Now he just better hope he’s never named coach of the year.
It’s rare a player with Siakam’s backstory would emerge so quickly as an impact player in the NBA. But that’s exactly what the forward known as Spicy P has done. By now you have probably heard the story of how Siakam ended up in Toronto. His basketball journey is an uncommon one.
Born in Cameroon, he hadn’t really played the game until about six years ago. Fast forward to 2016, when the Raptors selected Siakam with the 27th pick in the first round of the NBA draft. His rapid evolution into a key contributor is almost unparalleled in league history. His emergence as key player was anything but assured. He was named conference player of the year in WAC (one of the NCAA’s weaker conferences) and was assigned to the NBA G-League after he was drafted. The rest is history.
Green was the other player that came to the Raptors as part of the Kawhi Leonard trade. His impact was felt throughout the season and during the team’s historic playoff run. One of the NBA’s premier three-point shooters, Green quickly endeared himself to Raptors fans with his easy-going personality and silky smooth stroke.

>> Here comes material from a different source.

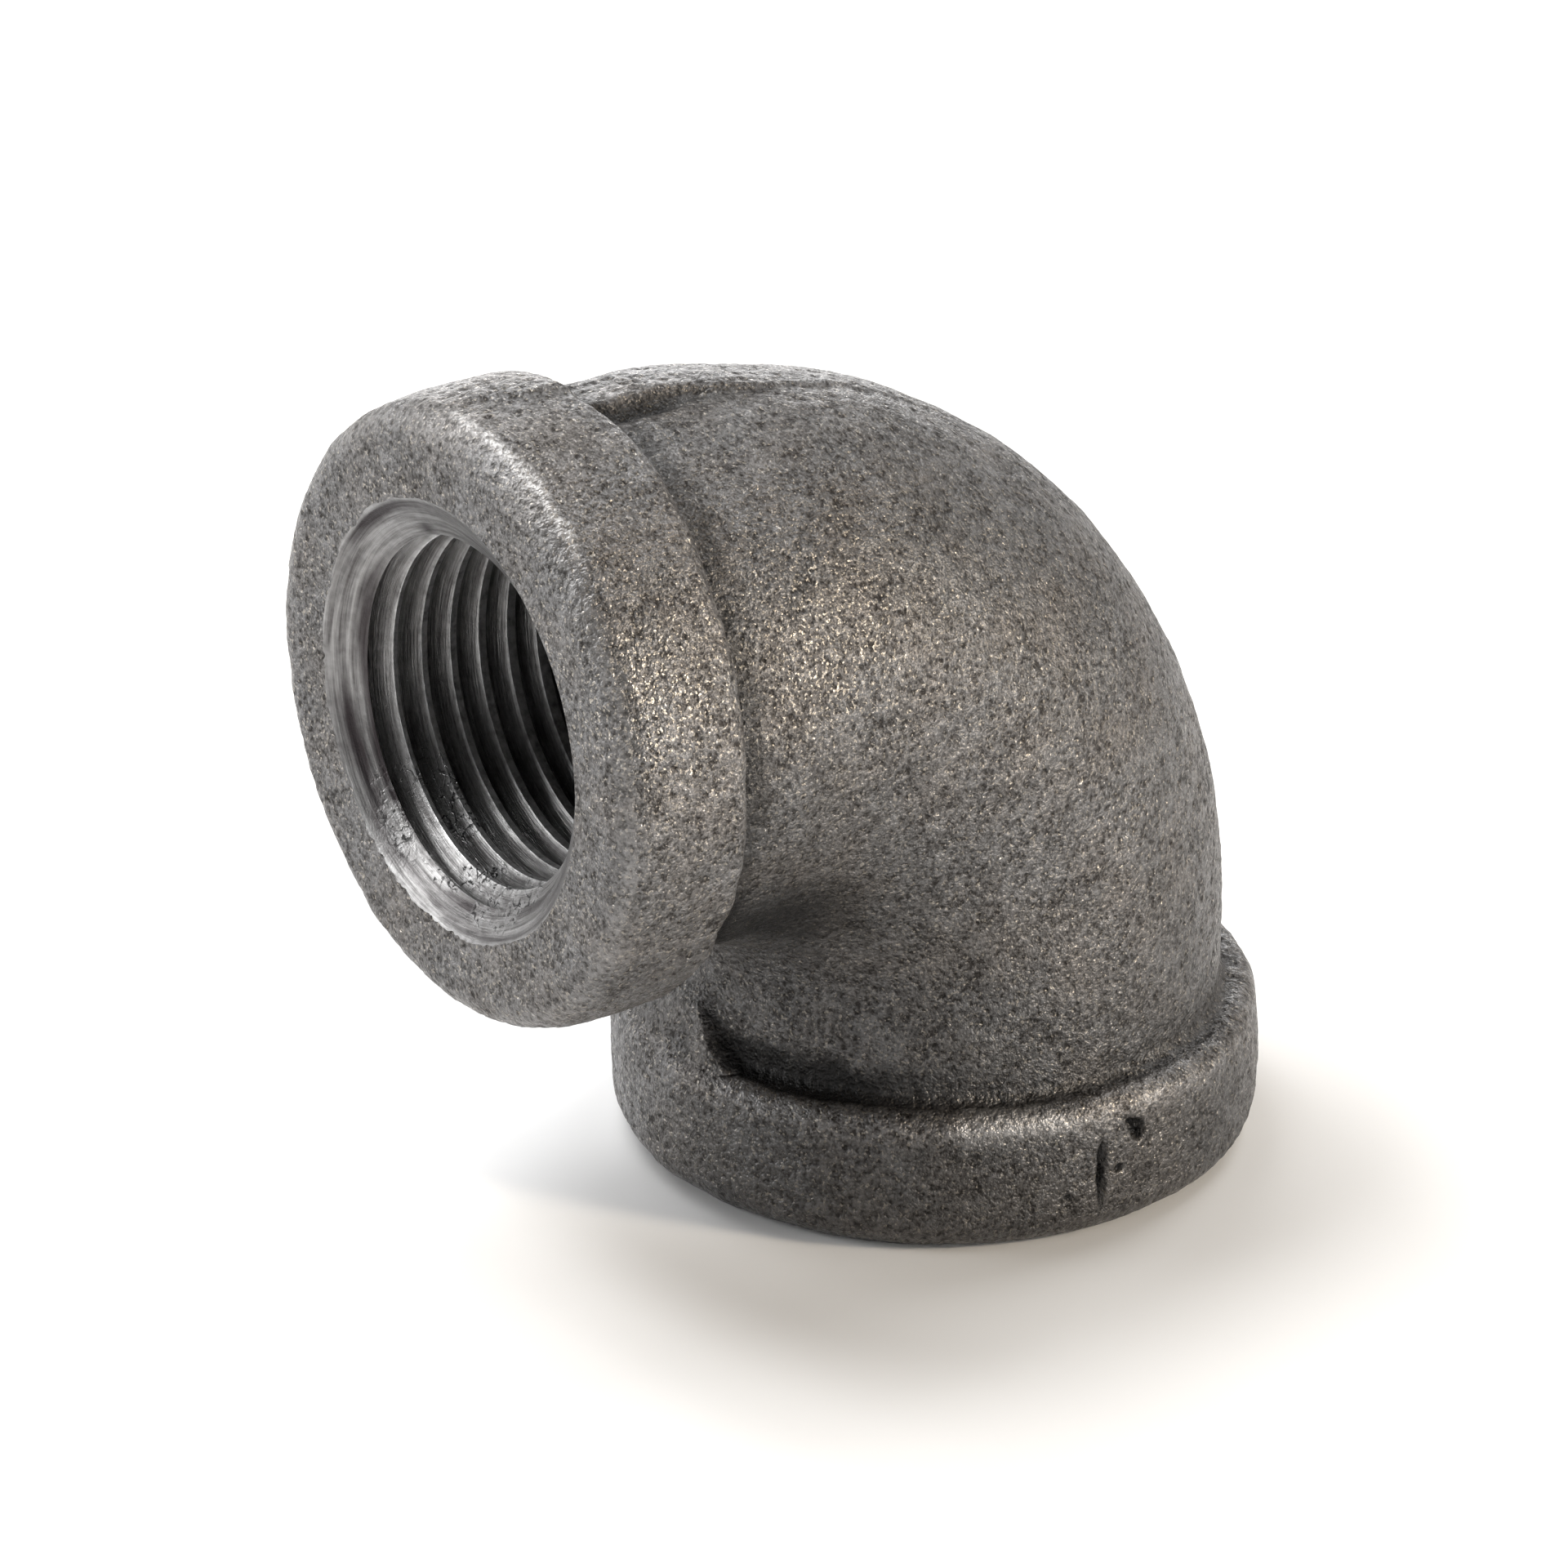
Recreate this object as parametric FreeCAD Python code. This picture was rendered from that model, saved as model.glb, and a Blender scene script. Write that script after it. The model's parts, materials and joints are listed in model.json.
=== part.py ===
"""90 degree banded pipe elbow, NPS 3/8, class 150 malleable iron, female taper threads at both ends.

The real elbow is one iron casting, tapped at both ends. It is written here as five regions that meet
face to face and never overlap: the as-cast bend, an as-cast reinforcing band around each port, and the
machined wall inside each port, with its countersunk mouth and its helical thread.

Frame, in millimetres: the origin is the centre of the outlet port's face, on which the elbow stands.
+Z runs up the outlet's axis. The inlet faces -Y, with its axis at the height of centre_to_end.
The plane X = 0 is the plane of the bend.
"""
import FreeCAD
import Part
import math
import os
from FreeCAD import Vector

# Elbow body
centre_to_end = 24.13           # from each port's face to the crossing of the two axes (0.95 in)
bend_radius = 14.8              # centre line of the bend
body_diameter = 23.34           # outside of the bend: the chamber and two walls of 2.54 (0.100 in)
chamber_diameter = 18.26        # inside of the bend, as cast
neck_fillet = 0.6               # where the bend meets the back of each band

# Reinforcing bands
band_diameter = 26.4
band_width = 6.2
band_front_corner = 1.6         # rounding between a band's face and its outside
band_back_corner = 0.8          # rounding between a band's outside and its back

# Taper pipe thread, 3/8-18
threads_per_inch = 18
pitch_diameter_at_mouth = 15.926
thread_taper = 1.0 / 32.0       # change of radius over length
thread_depth = 11.0             # length of the machined wall, from the port's face
tapped_bore_diameter = 14.9     # the drilled hole that the crests keep
mouth_diameter = 18.9           # outside of the countersink in the mouth
countersink_slope = 1.5         # how much its radius shrinks over its depth

pitch = 25.4 / threads_per_inch
flank_slope = math.tan(math.radians(30.0))
thread_height = 0.8 * pitch
root_flat = (math.sqrt(3.0) / 2.0 - 0.8) * pitch * flank_slope
root_radius_at_mouth = (pitch_diameter_at_mouth + thread_height) / 2.0

body_radius = body_diameter / 2.0
chamber_radius = chamber_diameter / 2.0
band_radius = band_diameter / 2.0
bore_radius = tapped_bore_diameter / 2.0
mouth_radius = mouth_diameter / 2.0

cutter_overlap = 0.05           # how far the thread cutter reaches into the open bore
quarters = 4                    # the threaded wall is divided lengthwise, so that its crests are short strips
quarter_turn = 45.0             # where the first division lies

origin = Vector(0, 0, 0)
along_x = Vector(1, 0, 0)
along_z = Vector(0, 0, 1)


def turned(points_and_arcs):
    """A full turn about Z of a section in the XZ plane, given as a closed list of edges."""
    face = Part.Face(Part.Wire(points_and_arcs))
    return face.revolve(origin, along_z, 360.0)


def line(a, b):
    return Part.LineSegment(Vector(a[0], 0, a[1]), Vector(b[0], 0, b[1])).toShape()


def arc(start, centre, radius, middle_angle, end):
    """An arc in the XZ plane through the point at middle_angle, in degrees from +X towards +Z."""
    angle = math.radians(middle_angle)
    middle = Vector(centre[0] + radius * math.cos(angle), 0, centre[1] + radius * math.sin(angle))
    return Part.Arc(Vector(start[0], 0, start[1]), middle, Vector(end[0], 0, end[1])).toShape()


def band():
    """A reinforcing band in the outlet's place: its face at Z = 0, its back at Z = band_width."""
    front, back = band_front_corner, band_back_corner
    inside_front = (mouth_radius, 0)
    face_edge = (band_radius - front, 0)
    side_front = (band_radius, front)
    side_back = (band_radius, band_width - back)
    back_edge = (band_radius - back, band_width)
    inside_back = (mouth_radius, band_width)
    return turned([
        line(inside_front, face_edge),
        arc(face_edge, (band_radius - front, front), front, -45.0, side_front),
        line(side_front, side_back),
        arc(side_back, (band_radius - back, band_width - back), back, 45.0, back_edge),
        line(back_edge, inside_back),
        line(inside_back, inside_front),
    ])


def neck_flare():
    """The fillet that widens the bend's end where it meets the outlet band's back."""
    low, high = band_width, band_width + neck_fillet
    inside_low = (mouth_radius, low)
    foot = (body_radius + neck_fillet, low)
    top = (body_radius, high)
    inside_high = (mouth_radius, high)
    return turned([
        line(inside_low, foot),
        arc(foot, (body_radius + neck_fillet, high), neck_fillet, 225.0, top),
        line(top, inside_high),
        line(inside_high, inside_low),
    ])


def bend_core(radius):
    """A quarter torus about the bend's own axis, with no straight ends."""
    start = Vector(0, -bend_radius, centre_to_end)
    circle = Part.Circle(start, Vector(0, 1, 0), radius).toShape()
    face = Part.Face(Part.Wire([circle]))
    bend_centre = Vector(0, -bend_radius, centre_to_end - bend_radius)
    return face.revolve(bend_centre, Vector(-1, 0, 0), 90.0)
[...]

Ibaka was acquired in a trade from the Orlando Magic on Feb. 14, 2017, in exchange for Terrence Ross and a first-round pick. He elected to re-sign with Toronto as a free agent in July 2017. At his best, he’s a strong shot blocker and rebounder who can also provide timely scoring.
A late addition to the roster, the cerebral centre was the final piece that put this team over the top. A player long coveted by Ujiri, the Raptors GM didn’t pause to trade away another fan favourite.
In February Jonas Valanciunas was sent to the Memphis Grizzlies along with forward C.J. Miles, guard Delon Wright and a second-round pick in 2024. A combination of deft passing, key shots and a tremendous basketball IQ made Gasol’s transition into Toronto’s rotation a smooth one.
If you followed college basketball, you definitely knew VanVleet. A two time MVC player of the year, VanVleet led Wichita State to an undefeated season before losing to Kentucky in the finals. Despite his college career, VanVleet went undrafted. He signed with the Raptors as a free agent in 2016. His hard work and timely shooting was rewarded with a multi-year contract last July.
Powell is surprisingly the second-longest tenured Raptor behind Lowry. On draft day in 2015, Ujiri sent backup guard Greivis Vasquez to the Milwaukee Bucks for second-round pick that turned into Powell and a future first rounder that eventually became OG Anunoby. Since then, Powell has feasted on the Bucks, shooting 10-for-11 from deep in a 2017 first-round series before scoring nearly four points above his season average in the 2019 East final.